Both Leicester and Wolves have respectable managers and the right idea moving forward. Whilst clubs like United and Arsenal continue to aimlessly rebuild without a structure, those below them are making all the right moves.

Keep an eye on Newcastle United

Newcastle's takeover seems imminent. As the days pass, the excitement builds around the North East and their potential dramatic windfall at the club. If Amanda Staveley's Saudi-back consortium does go through, St. James Park will bellow with pride once more, no doubt.

As we have seen with Chelsea and City since the turn of the Millennium, a blank cheque wins you trophies. For years now, the Magpies have been involved in relegation fights rather than European battles they had in the 90s and all that has been missing is the cash flow to get them back there.

Over the next few transfer windows, the risky big-money signings like Joelinton and Miguel Almiron will be no longer, and the successful superstars will come in instead. Indeed, it will take a few years to see such memorable names at St. James Park, but Newcastle are almost certainly on the rise with their potential new takeover.

Whilst Wolves are combining a Portuguese blueprint with heavy transfer movement, Leicester are stilling living off Jamie Vardy and struggle to keep the elite names on their payroll. Newcastle, however, may be able to do both of these things with a new owner.

Just like in the late 90s, Newcastle will rise up the league and stay there if they can spend the cash they so desperately need. They, more than anybody, could beak this Premier League hierarchy over the coming seasons.

ICYMI: Read who Newcastle United could sign when from Wilfred Zaha and Philippe Coutinho to Oliver Giroud and John McGinn.

Can the outsiders break the hierarchy?

Although impressing this season and shocking everyone by being in with a chance for Europe, Sheffield may not be a regular feature amongst the Premier League’s European places.

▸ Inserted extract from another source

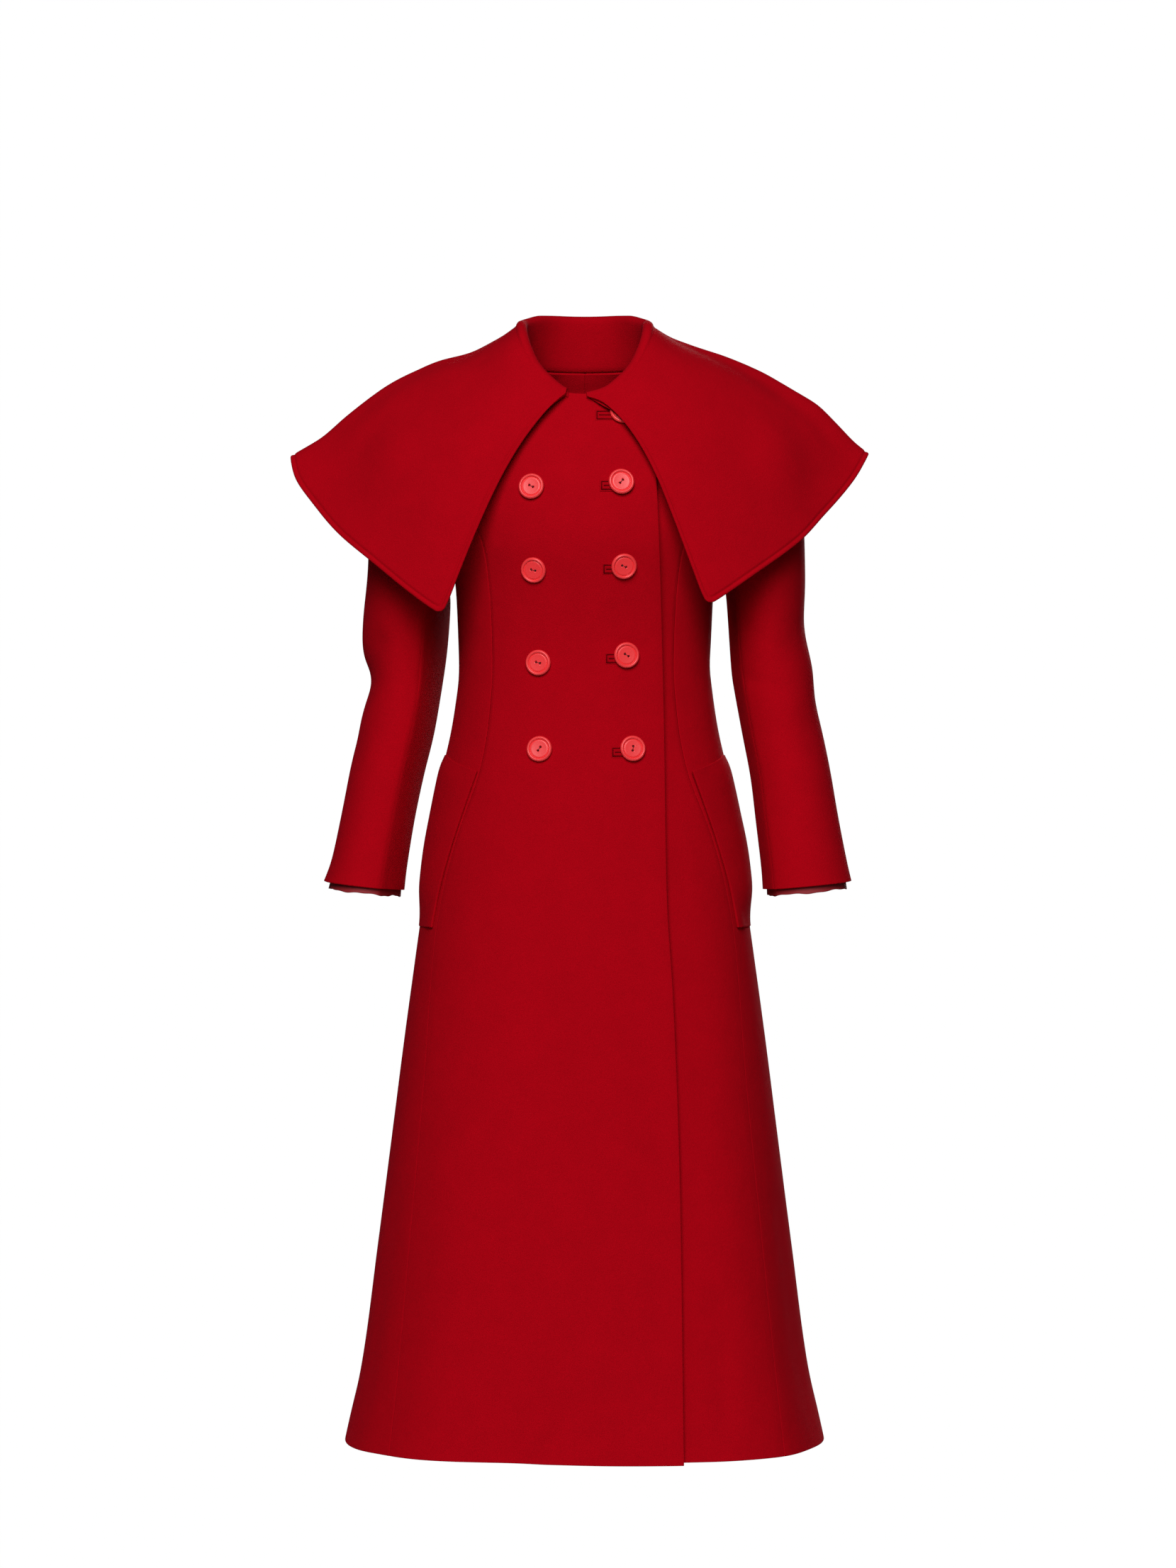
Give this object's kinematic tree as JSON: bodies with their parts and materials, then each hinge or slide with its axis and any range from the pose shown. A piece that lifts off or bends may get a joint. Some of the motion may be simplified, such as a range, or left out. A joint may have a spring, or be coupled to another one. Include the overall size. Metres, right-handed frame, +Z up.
{
  "type": "pilgrim collar coat",
  "caption": "Fitted and flared double-breasted wool coat with a very wide pilgrim collar, long sleeves and slanted hip pockets, in its hollow worn form.",
  "frame": {"origin": "centre of the neck opening at the height of the neck points, where the wearer's neck and shoulders hold the coat", "axes": "+Z up, -Y towards the coat's front, +X towards the wearer's left"},
  "size_m": [0.5969, 0.4069, 1.1641],
  "materials": {
    "wool": "matte, fulled double-faced wool with a short nap",
    "lining": "satin",
    "button": "satin"
  },
  "bodies": {
    "root": {"front_right": "wool", "front_left": "wool", "side_right": "wool", "side_left": "wool", "back_right": "wool", "back_left": "wool", "collar": "wool", "sleeve_top_right": "wool", "sleeve_top_left": "wool", "sleeve_under_right": "wool", "sleeve_under_left": "wool", "pocket_right": "wool", "pocket_left": "wool", "buttonhole_0": "wool", "buttonhole_1": "wool", "buttonhole_2": "wool", "buttonhole_3": "wool", "buttonhole_4": "wool", "cuff_lining_right": "lining", "cuff_lining_left": "lining", "button_right_column_1": "button", "button_right_column_2": "button", "button_right_column_3": "button", "button_right_column_4": "button", "button_left_column_0": "button", "button_left_column_1": "button", "button_left_column_2": "button", "button_left_column_3": "button", "button_left_column_4": "button"}
  },
  "joints": []
}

The Blades do not have the finances to keep up with the ‘Big Six’ and don't possess the budgets from those around them making moves forward like Wolves and, potentially, Newcastle.

Furthermore, whilst clubs like Bournemouth have shown that sticking true to yourself tends to fare well in this league, similarly, the Blades can't exactly build on their current growth much more. Truth be told, as good as these clubs have been in their top-flight pursuits, the likes of Wolves and Leicester possess more firepower, a bigger budget, worldwide status and international stars, which is header closer to the 'Big Six', rather than the second tier.

Overall, the typical top six sides of City, Liverpool, Chelsea, United, Spurs and Arsenal will stick around. However, with Newcastle potentially rising and teams such as Leicester and Wolves’ growing in stature, the hierarchy is showing cracks.

It was as early as the 2010s when the usual clubs were the only ones succeeding and a break in the European barrier was unheard of. City showed back then a dramatic windfall is a must to jump the infamous roadblocks, but Wolves and Leicester are rising as clubs are falling. Not to mention how the Magpies may well become the next billionaire outfit splashing the cash, just like City.